> **AVAILABLE DATA**:
⟨

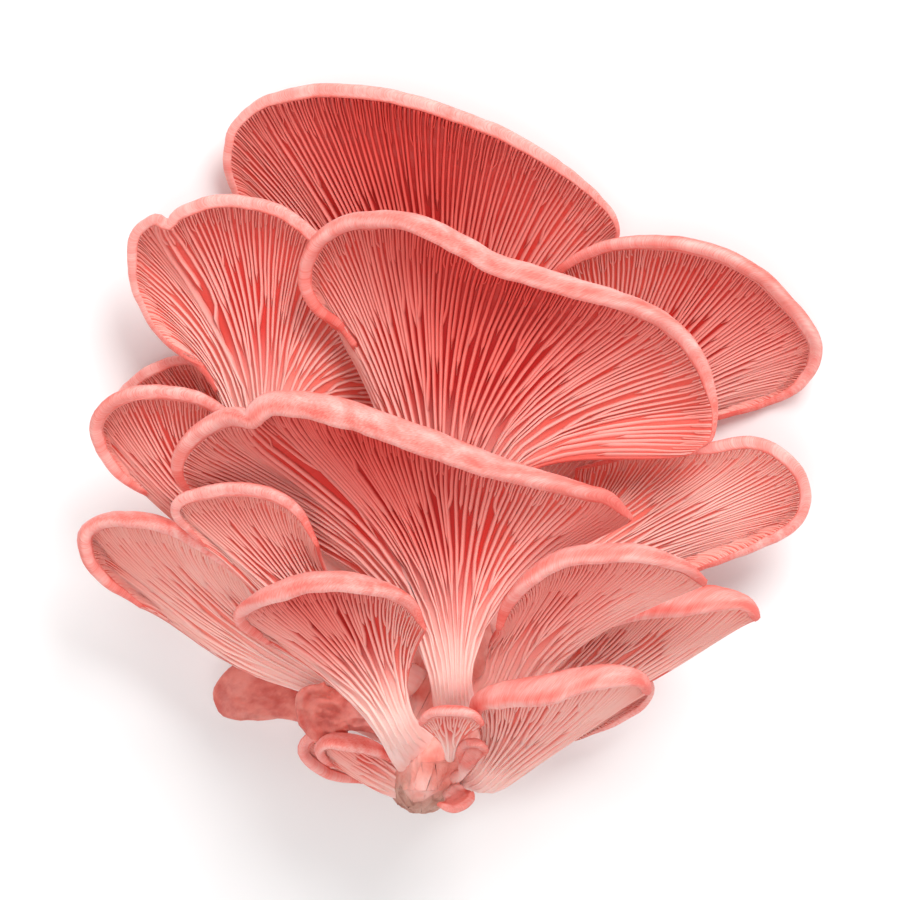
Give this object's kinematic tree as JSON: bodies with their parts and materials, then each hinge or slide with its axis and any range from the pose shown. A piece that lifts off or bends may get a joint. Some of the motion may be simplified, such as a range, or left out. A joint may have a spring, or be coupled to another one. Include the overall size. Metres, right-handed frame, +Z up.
{
  "type": "oyster mushroom cluster",
  "caption": "Cluster of pink oyster mushrooms lying on its back: wavy half-funnel caps with fine gills fan out and up from one small knobbly base.",
  "frame": {"origin": "centre of the bounding box's bottom face, on the surface that the cluster lies on", "axes": "+X across the cluster, its longest way; +Y from the cut base to the crown; +Z up, through the gilled faces"},
  "size_m": [0.1576, 0.1537, 0.0831],
  "materials": {
    "pink_flesh": "satin",
    "base_flesh": "matte"
  },
  "bodies": {
    "root": {"crown_mushroom": "pink_flesh", "upper_right_mushroom": "pink_flesh", "upper_left_mushroom": "pink_flesh", "great_mushroom": "pink_flesh", "front_mushroom": "pink_flesh", "mid_right_mushroom": "pink_flesh", "right_mushroom": "pink_flesh", "inner_left_mushroom": "pink_flesh", "front_left_mushroom": "pink_flesh", "left_mushroom": "pink_flesh", "back_left_mushroom": "pink_flesh", "lower_left_mushroom": "pink_flesh", "lower_right_mushroom": "pink_flesh", "front_right_mushroom": "pink_flesh", "lower_right_back_mushroom": "pink_flesh", "smooth_lobe": "pink_flesh", "crumpled_bud": "pink_flesh", "low_left_mushroom": "pink_flesh", "low_left_back_mushroom": "pink_flesh", "baby_mushroom": "pink_flesh", "button": "pink_flesh", "torn_flap": "base_flesh", "base": "base_flesh"}
  },
  "joints": []
}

⟩

> **TASK REQUIREMENTS**:
Filter the listing above by the word "bodies"; copy each line that passes.

> **RESULT BELOW**:
Give this object's kinematic tree as JSON: bodies with their parts and materials, then each hinge or slide with its axis and any range from the pose shown. A piece that lifts off or bends may get a joint. Some of the motion may be simplified, such as a range, or left out. A joint may have a spring, or be coupled to another one. Include the overall size. Metres, right-handed frame, +Z up.
  "bodies": {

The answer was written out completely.